▼

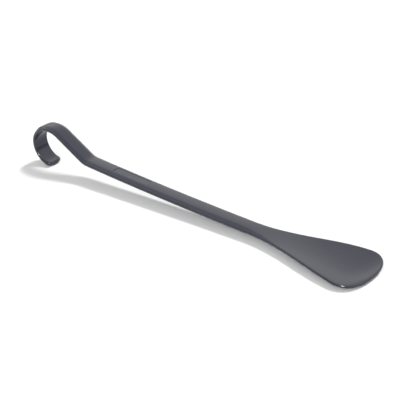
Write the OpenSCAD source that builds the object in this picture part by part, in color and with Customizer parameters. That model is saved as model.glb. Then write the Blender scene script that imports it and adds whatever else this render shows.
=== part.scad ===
// Long shoehorn: a hook to hang it by, a slim handle and a broad hollow blade in one moulding,
// with a plain name plate let into the handle. It lies as it does on a table, on its hook and blade.
// The side view is worked out in X and Z along the underside of the strip, in millimetres.

/* [Handle] */
// Width of the strip that makes the handle and the hook
strip_w = 14; // [12:0.5:18]
// Height of the strip's two side walls
side_h = 2.8; // [2.4:0.1:3.4]
// Radius of the strip's long edges
edge_r = 0.95; // [0.5:0.05:1.1]
// Width of the raised band along the middle of the strip
band_w = 8.8; // [7.6:0.1:9.6]
// Height of the raised band's edges over the side walls
band_rise = 1.2; // [0.6:0.1:1.6]
// Height of the raised band's middle over its edges
band_crown = 0.2; // [0:0.05:0.4]
// Length of the straight-looking handle from the bend to the start of the blade
handle_l = 152.5; // [120:0.5:260]
// Radius of the handle's slight upward bow
bow_r = 3720; // [2500:10:8000]

/* [Hook] */
// How far the hook's arm turns up from the handle, in degrees
arm_angle = 26.5; // [20:0.5:35]
// Radius of the underside where the arm turns up
bend_r = 17.7; // [12:0.1:24]
// Length of the arm's straight part
arm_l = 28.3; // [20:0.1:40]
// Inner radius of the hook over its top
top_r = 20.4; // [17:0.1:24]
// Turn of the hook over its top, in degrees
top_sweep = 80; // [70:1:90]
// Inner radius of the seat that hangs on a rail
seat_r = 13.6; // [11:0.1:16]
// Turn of the seat, in degrees
seat_sweep = 122; // [112:1:128]
// Length of the straight lip at the hook's end, and radius of its two corners
lip_l = 3; // [1.5:0.1:4]

/* [Blade] */
// Length of the blade
blade_l = 110; // [80:1:150]
// Half width that the flare leads up to
flare_half_w = 24.7; // [18:0.1:28]
// Share of the blade where the flare starts
flare_from = 0.07; // [0:0.01:0.15]
// Share of the blade where the flare would end
flare_to = 0.965; // [0.9:0.005:1]
// Share of the blade where its rounded end starts
end_from = 0.83; // [0.75:0.01:0.88]
// Squareness of the rounded end, where 2 is an ellipse
end_power = 2.35; // [2:0.05:3]
// Upward curve of the blade's edges over its length
edge_lift = 10.8; // [6:0.1:14]
// Downward curve that brings the edges back near the tip
edge_drop = 11.1; // [6:0.1:14]
// Depth of the blade's trough at its widest
trough_d = 3; // [2:0.1:6]
// Thickness of the blade's wall and rim
wall_t = 2.05; // [1.6:0.05:2.6]

/* [Name plate] */
// Distance from the bend to the name plate
plate_from = 26.6; // [15:0.1:40]
// Length of the name plate
plate_l = 35.5; // [20:0.5:60]
// Width of the name plate
plate_w = 6; // [4:0.1:6.6]
// Thickness of the name plate
plate_t = 0.7; // [0.5:0.05:1]
// How far the name plate's face lies below the handle's top
plate_sink = 0.3; // [0.1:0.05:0.5]
// Gap all round between the name plate and its pocket
plate_gap = 0.04; // [0.02:0.01:0.1]
// Number of plain slanting ribs on the name plate
rib_count = 9; // [3:1:12]
// Slant of the ribs, in degrees
rib_slant = 30; // [0:5:45]

/* [Hidden] */
$fn = 96;

edge_steps = 3;
top_steps = 6;
lip_rings = 5;
seat_rings = 16;
top_rings = 9;
bend_rings = 5;
handle_rings = 8;
blade_rings = 24;
end_rings = 12;
fine_steps = 40;
tip_half_w = 0.6;
seat_stock = 0.06;
overlap = 1;

// Powers that ease the blade's outline into its flare and into its rounded end
flare_ease = 1.09;
end_ease = 2.4;
// Shares of the blade where the raised band has sunk in, and where the rim has thinned to the wall
band_sunk_by = 0.36;
rim_thin_by = 0.5;
// Shares of the blade where the trough starts and where it has its full depth
trough_from = 0.05;
trough_to = 0.65;

rib_w = 0.9;
rib_h = 0.16;
rib_margin = 1;

strip_h = side_h + band_rise + band_crown;
plastic = [0.345, 0.35, 0.385];
plate_grey = [0.42, 0.42, 0.45];

// ---- Side view: directions and joins of the hook's path, from the bend to the lip ----

// Direction of travel at a heading, and the direction of the strip's crowned side there
function along(heading) = [cos(heading), sin(heading)];
function crown_side(heading) = [sin(heading), -cos(heading)];

arm_heading = 180 - arm_angle;
seat_heading = arm_heading + top_sweep;
lip_heading = seat_heading + seat_sweep;
bend_centre = bend_r * crown_side(180);
arm_start = bend_centre - bend_r * crown_side(arm_heading);
arm_end = arm_start + arm_l * along(arm_heading);
top_centre = arm_end - top_r * crown_side(arm_heading);
seat_start = top_centre + top_r * crown_side(seat_heading);
seat_centre = seat_start - seat_r * crown_side(seat_heading);
lip_start = seat_centre + seat_r * crown_side(lip_heading);
lip_end = lip_start + lip_l * along(lip_heading);

// ---- Side view: the handle and the blade, at a distance x from the bend ----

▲

WHAT YOU WILL DO –
Go through the data and gather every line that holds "with".

WRITTEN REPLY –
Write the OpenSCAD source that builds the object in this picture part by part, in color and with Customizer parameters. That model is saved as model.glb. Then write the Blender scene script that imports it and adds whatever else this render shows.
// with a plain name plate let into the handle. It lies as it does on a table, on its hook and blade.